Inverter: An inverter is a device which convert DC power stored in a battery to AC power. DC current is generated in solar power system, which is stored in batteries. But all lighting, appliances, motors, etc., are designed for AC power, so inverter is used to convert battery-stored DC to required power (120 VAC, 60 Hz). In an inverter, DC current convert into alternating current (AC), then it passes through several processes like transformed, filtered, stepped, etc. to get desired output waveform.
Types of inverter: Inverters has two basic output designs –
- Pure Sine wave inverter
- Modified sine wave inverter
Most 120VAC devices use the modified sine wave, but there are some exceptions. Devices like laser printers which use triacs and/or silicon controlled rectifiers might damaged by modified sine wave power. Motors and power
supplies generally run warmer or less efficiently using modified sine wave power. However, modified sine wave inverters are very efficient fro converting power from DC to AC and relatively inexpensive.
Pure sine wave inverters can virtually operate anything. if utility company provides sine wave power, sine wave inverter is equal to or even better than utility supplied power. This can “clean up” utility or generator
supplied power because of its internal processing.

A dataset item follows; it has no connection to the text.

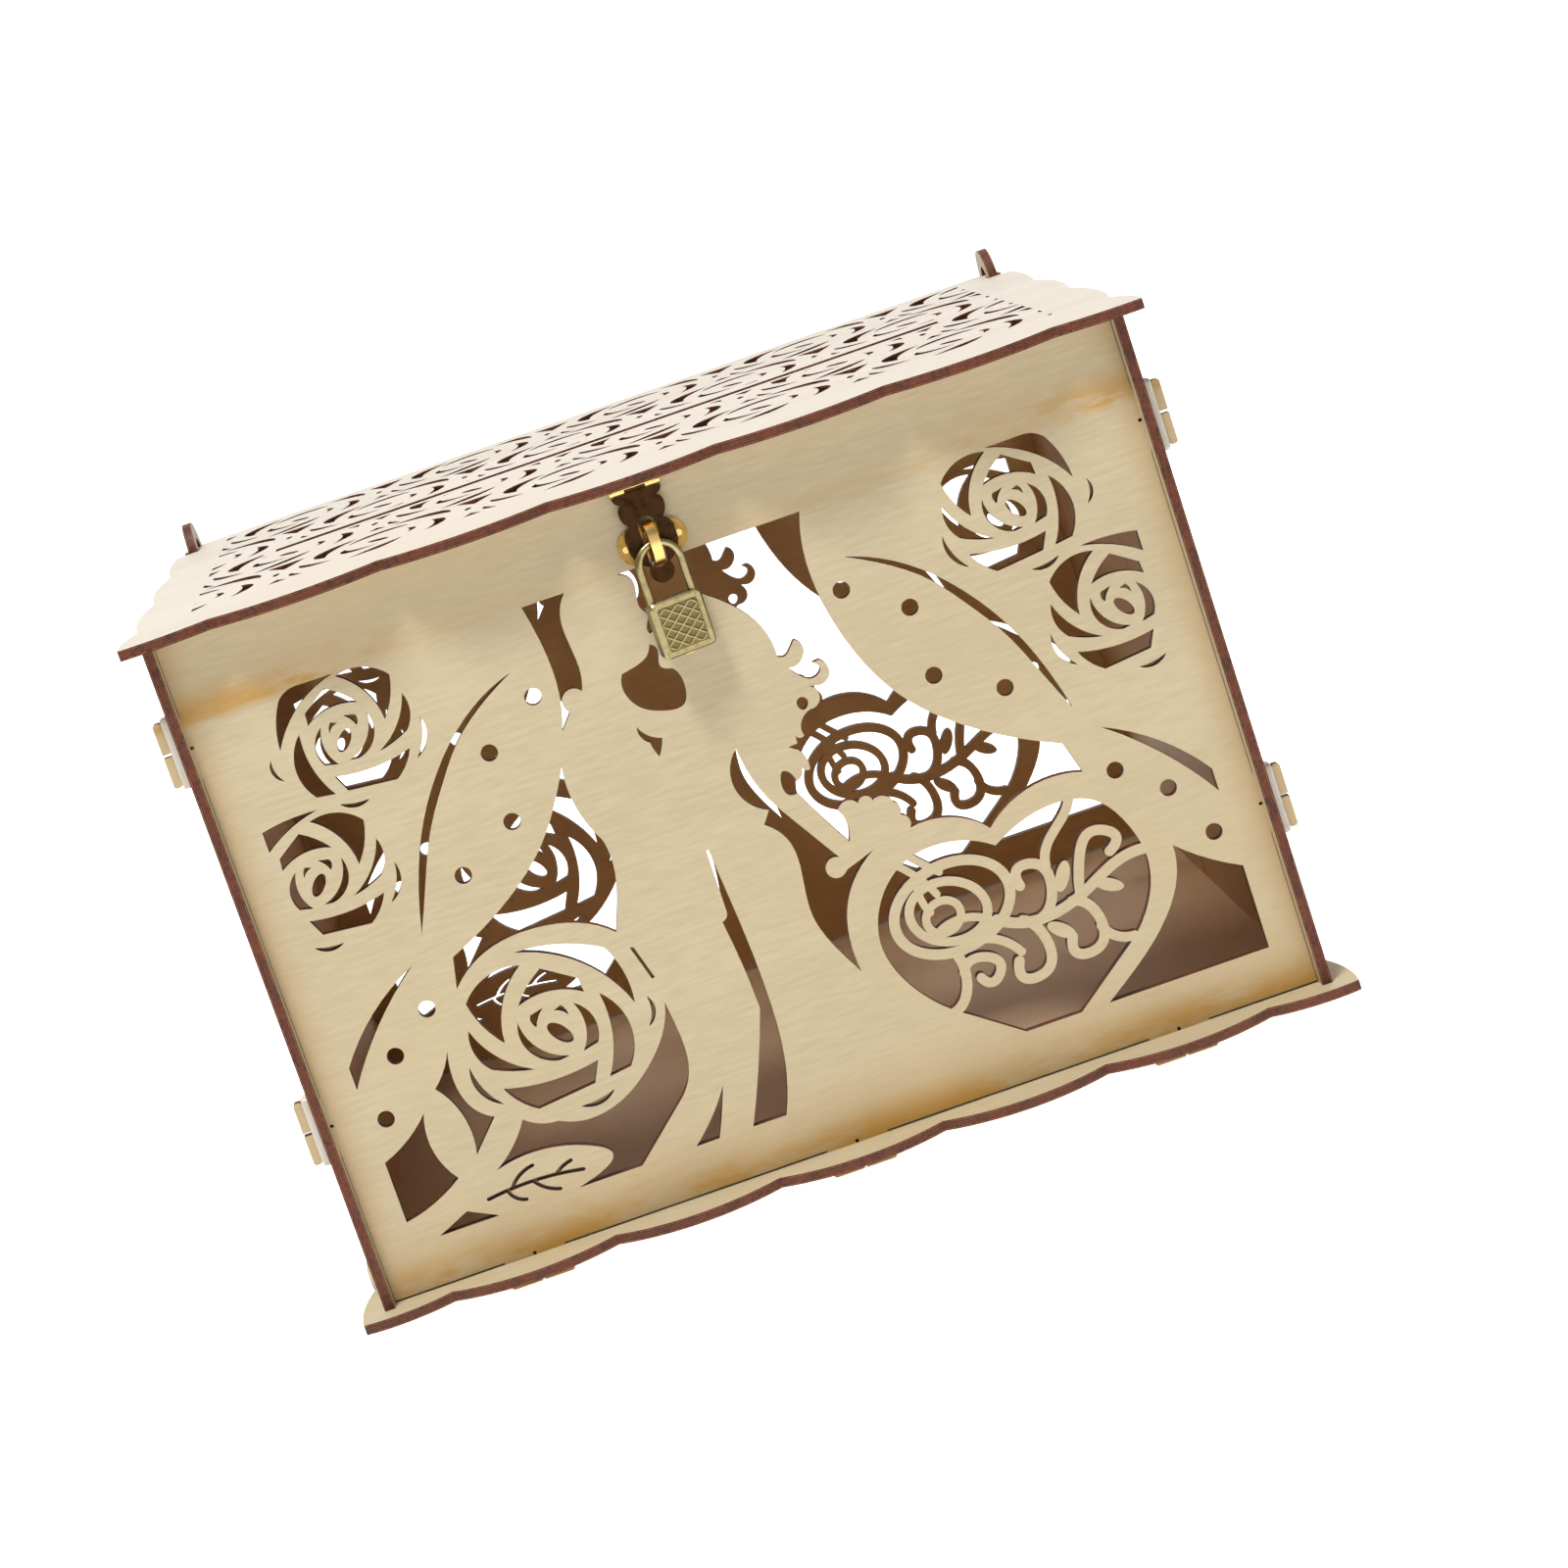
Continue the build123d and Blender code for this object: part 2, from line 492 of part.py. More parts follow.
# ---- lid --------------------------------------------------------------------
LID_ROSE = [
    window((-10.2, 3.2), [(-7.9, -3.6), (0.2, -8.2)], [(-9.8, -6.4), (-10.2, 3.2)]),
    window((8.6, 4.6), [(11.6, 0), (8.8, -5.4)], [(9.6, 0), (8.6, 4.6)]),
    window((-9.4, 11.4), [(0, 19.4), (9.6, 12.8)], [(0, 15.2), (-9.4, 11.4)]),
    window((3.8, 25.4), [(17.4, 21.6), (22.2, 7.8)], [(14.6, 17.4), (3.8, 25.4)]),
    window((16.2, 4.4), [(20.8, -5.4), (14.2, -16.2)], [(17.2, -5.4), (16.2, 4.4)]),
    window((-6.6, 21.4), [(-18.6, 15.6), (-16.2, 0.8)], [(-13.2, 13.6), (-6.6, 21.4)]),
    window((-24.2, 2.4), [(-22, -6.4), (-13.8, -10.2)], [(-19.4, -4.4), (-24.2, 2.4)]),
    window((-26.4, -8.6), [(-26.4, -14.4), (-22.6, -18.4)], [(-24.6, -13.6), (-26.4, -8.6)]),
    window((-10.4, -22.2), [(0.6, -20.8), (7.4, -12.6)], [(-2.4, -16.4), (-10.4, -22.2)]),
    window((27.4, 2.4), [(28.6, -0.4), (27.2, -3.2)], [(26.4, -0.4), (27.4, 2.4)]),
    window((-35, 20.2), (-23, 19.4), (-29, 7)),
    window((-30.4, -13.6), (-33, -18.8), (-27.2, -18.8)),
]
ROSE_STEP, ROSE_ROW = 58.7, 47.0
TONGUE_IN, TONGUE_OUT = SIDE_IN - 0.5, SIDE_OUT + 2.0
notch_front = HINGE_Y - EAR_RADIUS - 0.6
lid_half = LID_WIDTH / 2
lid_cusp = (lid_half - 2.6, -91.0)
LID_PITCH = 61.0
with BuildSketch() as lattice:
    with Locations((-0.2, 5)):
        Rectangle(259.5, 184)
    with Locations((0, SLOT_Y + 1.5)):
        Rectangle(SLOT_LENGTH + 7.5, SLOT_WIDTH + 12.5, mode=Mode.SUBTRACT)
with BuildSketch() as roses:
    for row, y in enumerate((-66, -19, 28, 75)):
        first = -132.7 if row % 2 == 0 else -103.3
        for column in range(6):
            with Locations((first + column * ROSE_STEP, y)):
                Ellipse(4.5, 1.8, rotation=-50)
                add(LID_ROSE)
    add(lattice.sketch, mode=Mode.INTERSECT)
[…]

Internal features: Inverters have various internal features and permit external equipment interface. Internal battery chargers is the most common internal features, this can rapidly charge batteries when an AC source when generator or utility power is connected to its INPUT terminals. Another feature is Auto-transfer switching , which enables switching from either one AC source to another and/or from utility power to inverter power for designated loads. other significant features are Battery temperature compensation, internal relays to control loads, automatic remote generator starting/stopping etc.